Ancak, ilginçtir, yaşamın her alanını düzenleme
konusunda bu denli iddialı olan bir din, siyasal iktidarın nasıl elde edileceği
ve devredileceği konusu belirlenmemiştir. Örneğin Muhammed Peygamber, halefi
olarak kimseye işaret etmiş değildir. Dahası, halefi olacak kişinin nasıl
belirleneceğine dair bir yöntem de önermemiştir. Böylece dört halifenin her
biri, farklı bir yolla gelmiştir iktidara: Ebubekir ensar ve muhacirun’un
istişaresi sonucu, Ömer, Ebubekir’in aday göstermesiyle, Osman, Ömer’in
oluşturduğu danışma heyetinin istişaresiyle, Ali Osman’ın öldürülmesi sonucu…
Emevi hanedanının iktidarı gasp edip babadan oğla geçen bir düzenlemeyi dayatması da zamanın din alimlerince fazla itirazla karşılaşmamıştır. Bu konudaki kaziye, “iktidar gasp edilmiş de olsa, devlet Şeriat esaslarına göre yönetildiği sürece meşrudur” anlayışı olmuştur. Bu kaziye, İmam Gazalî’nin “ulûl emre itaat” ilkesine dayanmaktadır. Yani “zorba bir emrin tiranlığı kaostan yeğdir” ilkesine…
Buraya kadar söylediklerimden iki sonuç
çıkarabilirim:
· İslâm dini, Şeriat hükmünün yeryüzüne egemen
olması gereğine dayanır. Bu nedenle bizatihî “siyasal”dır.
· Ancak bu egemenliğin nasıl kurulup sürdürüleceği
konusunda bir yöntem önermez.
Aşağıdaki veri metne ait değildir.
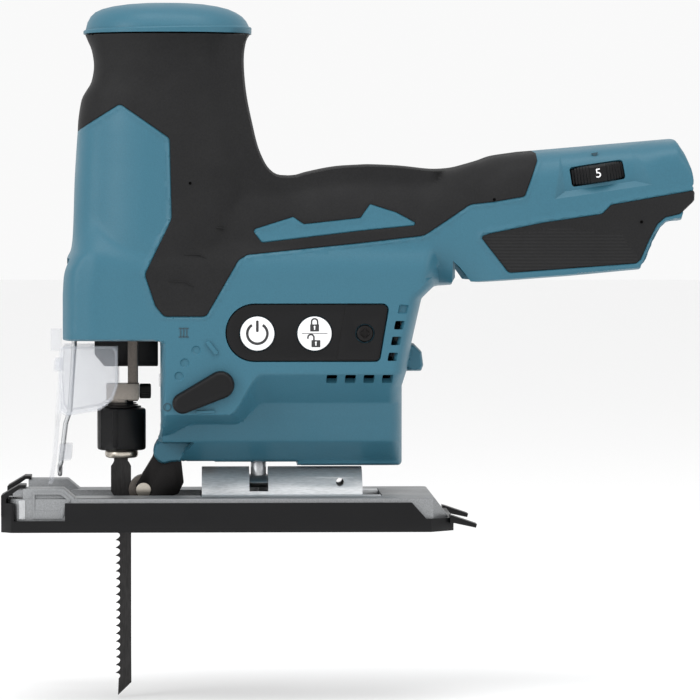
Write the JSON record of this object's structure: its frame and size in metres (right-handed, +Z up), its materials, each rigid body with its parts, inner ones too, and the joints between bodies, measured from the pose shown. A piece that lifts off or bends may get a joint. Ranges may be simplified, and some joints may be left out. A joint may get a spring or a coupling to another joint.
{
  "type": "jigsaw power tool",
  "caption": "Cordless barrel-grip jigsaw without battery: upright grip barrel, rear battery end, tilting base, saw blade in a quick clamp, guide roller and clear chip cover.",
  "frame": {"origin": "centre of the base's flat sole, in its plane", "axes": "+Z up from the sole, +X to the battery end, -X to the blade end, -Y to the tool's left side with the control panel"},
  "size_m": [0.2653, 0.077, 0.2685],
  "materials": {
    "teal_nylon": "glass-filled nylon with a fine spark texture",
    "grip_rubber": "fine-textured soft rubber",
    "black_plastic": "satin black moulded plastic",
    "button_white": "printed membrane with black symbols",
    "black_steel": "black oxide",
    "bright_steel": "ground or zinc-plated steel",
    "copper_winding": "enamelled copper wire on a laminated core",
    "cast_aluminium": "die-cast, lightly tumbled",
    "clear_plastic": "clear polycarbonate"
  },
  "bodies": {
    "housing": {"housing_left": "teal_nylon", "housing_right": "teal_nylon", "grip_left": "grip_rubber", "grip_right": "grip_rubber", "top_cap": "teal_nylon", "battery_pad_left": "grip_rubber", "battery_pad_right": "grip_rubber", "housing_screw_1": "black_steel", "housing_screw_2": "black_steel", "housing_screw_3": "black_steel", "housing_screw_4": "black_steel", "housing_screw_5": "black_steel", "housing_screw_6": "black_steel", "housing_screw_7": "black_steel", "switch_panel": "black_plastic", "panel_screw": "black_steel", "motor_stator": "copper_winding", "front_bearing": "bright_steel", "rear_bearing": "bright_steel", "gear_bearing": "bright_steel", "gear_case": "cast_aluminium", "guide_bracket_left": "cast_aluminium", "guide_bracket_right": "cast_aluminium", "wire_guard": "bright_steel", "guard_bracket": "black_plastic", "inner_guard": "black_plastic", "clamp_plate": "bright_steel", "clamp_bolt": "bright_steel", "controller_module": "black_plastic", "terminal_block": "black_plastic", "lamp_lens": "clear_plastic", "arm_pivot_pin": "bright_steel"},
    "base": {"base_plate": "cast_aluminium", "cover_plate": "black_plastic", "bevel_arch": "bright_steel"},
    "rotor": {"rotor": "bright_steel", "fan": "black_plastic", "pinion": "bright_steel"},
    "crank": {"crank_gear": "bright_steel", "crank_pin": "bright_steel", "counterweight": "bright_steel"},
    "guide": {"plunger_guide": "bright_steel"},
    "plunger": {"plunger_rod": "black_steel", "clamp_block": "cast_aluminium", "clamp_screw": "black_steel", "clamp_ring": "bright_steel", "blade": "black_steel"},
    "sleeve": {"clamp_sleeve": "black_plastic"},
    "roller_arm": {"roller_holder": "black_steel", "roller_pin": "bright_steel"},
    "roller": {"guide_roller": "bright_steel"},
    "orbital_lever": {"orbital_lever": "black_plastic"},
    "power_button": {"power_button": "button_white"},
    "lock_button": {"lock_button": "button_white"},
    "speed_dial": {"speed_dial": "black_plastic"},
    "chip_cover": {"chip_cover": "clear_plastic"}
  },
  "joints": [
    {"name": "base_bevel", "type": "hinge", "parent": "housing", "child": "base", "pos_m": [0, 0, 0.006], "axis": [1, 0, 0], "range_deg": [-45, 45]},
    {"name": "rotor_spin", "type": "hinge", "parent": "housing", "child": "rotor", "pos_m": [0, 0, 0.084], "axis": [1, 0, 0], "continuous": true},
    {"name": "gear_spin", "type": "hinge", "parent": "housing", "child": "crank", "pos_m": [0, 0, 0.108], "axis": [1, 0, 0], "continuous": true},
    {"name": "blade_swing", "type": "hinge", "parent": "housing", "child": "guide", "pos_m": [-0.0366, 0, 0.15], "axis": [0, 1, 0], "range_deg": [0, 1.1]},
    {"name": "plunger_stroke", "type": "slide", "parent": "guide", "child": "plunger", "axis": [0, 0, 1], "range_m": [0, 0.026]},
    {"name": "clamp_twist", "type": "hinge", "parent": "plunger", "child": "sleeve", "pos_m": [-0.04105, 0, 0.0377], "axis": [0, 0, 1], "range_deg": [0, 50], "stiffness_Nm_per_rad": 0.05},
    {"name": "roller_swing", "type": "hinge", "parent": "housing", "child": "roller_arm", "pos_m": [-0.0237, 0, 0.0294], "axis": [0, 1, 0], "range_deg": [0, 8]},
    {"name": "roller_spin", "type": "hinge", "parent": "roller_arm", "child": "roller", "pos_m": [-0.0325, 0, 0.0142], "axis": [0, 1, 0], "continuous": true},
    {"name": "orbital_select", "type": "hinge", "parent": "housing", "child": "orbital_lever", "pos_m": [-0.0028, 0, 0.056], "axis": [0, 1, 0], "range_deg": [0, 80]},
    {"name": "power_press", "type": "slide", "parent": "housing", "child": "power_button", "axis": [0, 1, 0], "range_m": [0, 0.0008], "stiffness_N_per_m": 2000},
    {"name": "lock_press", "type": "slide", "parent": "housing", "child": "lock_button", "axis": [0, 1, 0], "range_m": [0, 0.0008], "stiffness_N_per_m": 2000},
    {"name": "dial_turn", "type": "hinge", "parent": "housing", "child": "speed_dial", "pos_m": [0.141, -0.0219, 0.1364], "axis": [-0.1478, 0, 0.989], "range_deg": [-150, 150]},
    {"name": "chip_cover_slide", "type": "slide", "parent": "housing", "child": "chip_cover", "axis": [0.119, 0, 0.9929], "range_m": [0, 0.02]}
  ],
  "couplings": [
    {"joint": "gear_spin", "follows": "rotor_spin", "ratio": -0.2},
    {"joint": "blade_swing", "follows": "roller_swing", "ratio": 0.128}
  ]
}
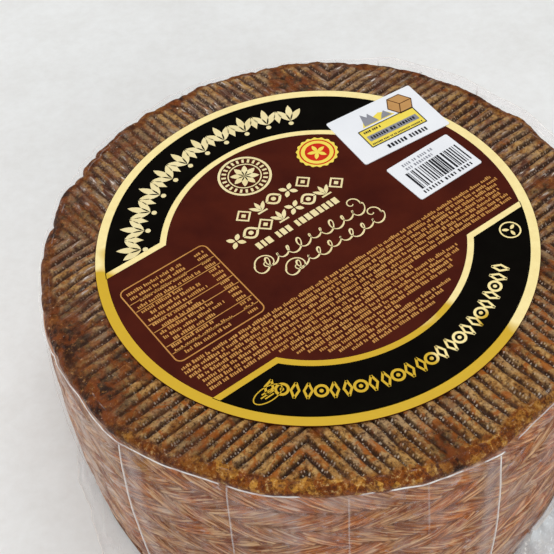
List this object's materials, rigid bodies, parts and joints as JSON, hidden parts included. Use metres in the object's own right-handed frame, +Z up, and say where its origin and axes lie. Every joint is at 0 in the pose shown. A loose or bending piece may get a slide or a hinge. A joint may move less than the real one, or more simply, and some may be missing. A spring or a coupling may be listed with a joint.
{
  "type": "manchego cheese wheel",
  "caption": "Cured sheep's-milk cheese wheel with herringbone faces and a plait-printed side, in a clear vacuum bag with a round paper label and small stickers.",
  "frame": {"origin": "middle of the wheel's underside, on the surface it stands on", "axes": "+Z up along the wheel's axis, -Y towards the front"},
  "size_m": [0.2226, 0.214, 0.1027],
  "materials": {
    "rind": "brown cheese rind under tight clear film",
    "label_paper": "coated maroon, black and gold paper",
    "seal_paper": "white paper",
    "code_paper": "white paper",
    "film": "clear, slightly milky plastic film"
  },
  "bodies": {
    "root": {"cheese": "rind", "label": "label_paper", "control_seal": "seal_paper", "code_sticker": "code_paper", "film_wrap": "film", "film_skirt": "film"}
  },
  "joints": []
}
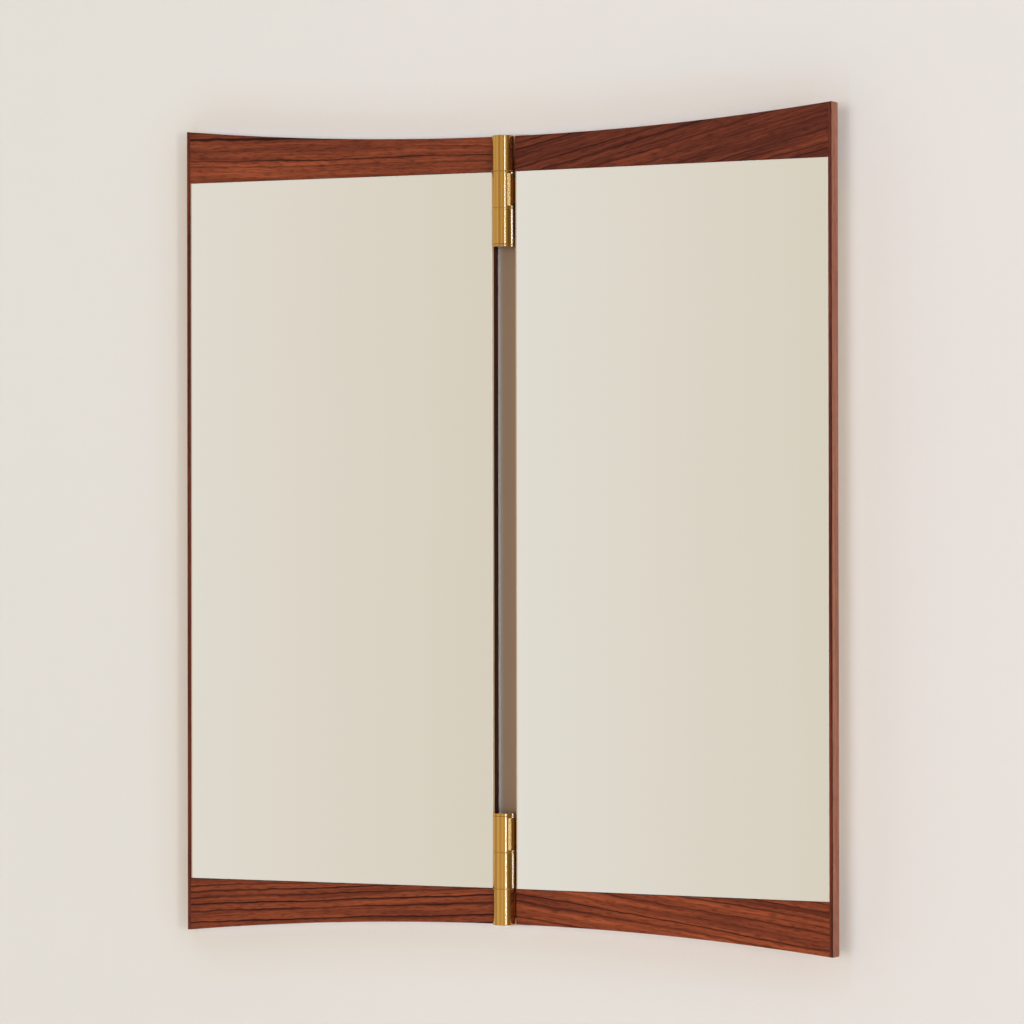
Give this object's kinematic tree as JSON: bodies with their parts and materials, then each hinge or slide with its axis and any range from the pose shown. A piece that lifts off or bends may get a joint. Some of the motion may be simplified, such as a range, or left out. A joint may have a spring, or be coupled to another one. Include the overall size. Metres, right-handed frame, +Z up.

Bu da İslâm adına hareket edenlere geniş bir
esneklik alanı sağlamaktadır.
İlerlemeden önce, bir parantez açarak “İslâm
devleti”ni diğer devlet biçimlerinden, özellikle de “ulus-devlet” modelinden
ayırt eden yönleri hızla sıralayalım:
· İslâm Devleti, egemenlik Allah’a ait olarak
tahayyül edildiği için başka bir egemenlik biçimi (devletin, milletin vb.)
tanımaz.
· Aynı imanı taşıyan farklı kabile, cemaat,
milliyet vb. birimlerden oluştuğu için “ulusal” değildir.
· “Cemaatin (nasıl tayin edildikleri meçhul olan)
en iyileri” tarafından yönetildiği için, “demokratik” değildir.
Buraya kadar söylediklerim, İslâmî söylemin
esneyebileceği sınırları tayin eden doktriner (ya da yapısal) çerçeveye
ilişkindir. “Siyasal İslâm” konusunun tartışılabileceği ikinci kanal ise,
konjonktürel/bağlamsal çerçeveyle ilişkilidir ve deyim yerindeyse hermenötik
bir yaklaşımı içerir.
Şunu vurgulamalı; bütün dinler birer “anlatı”dır: ya da Foucault’cu anlamıyla birer “söylem”dirler. Ve tüm söylemler gibi yoruma açıktırlar; şerhedilebilirler.Hangi yorumun diğerleri üzerinde başat olacağı ise, bağlam ya da konjonktürle ilişkilidir.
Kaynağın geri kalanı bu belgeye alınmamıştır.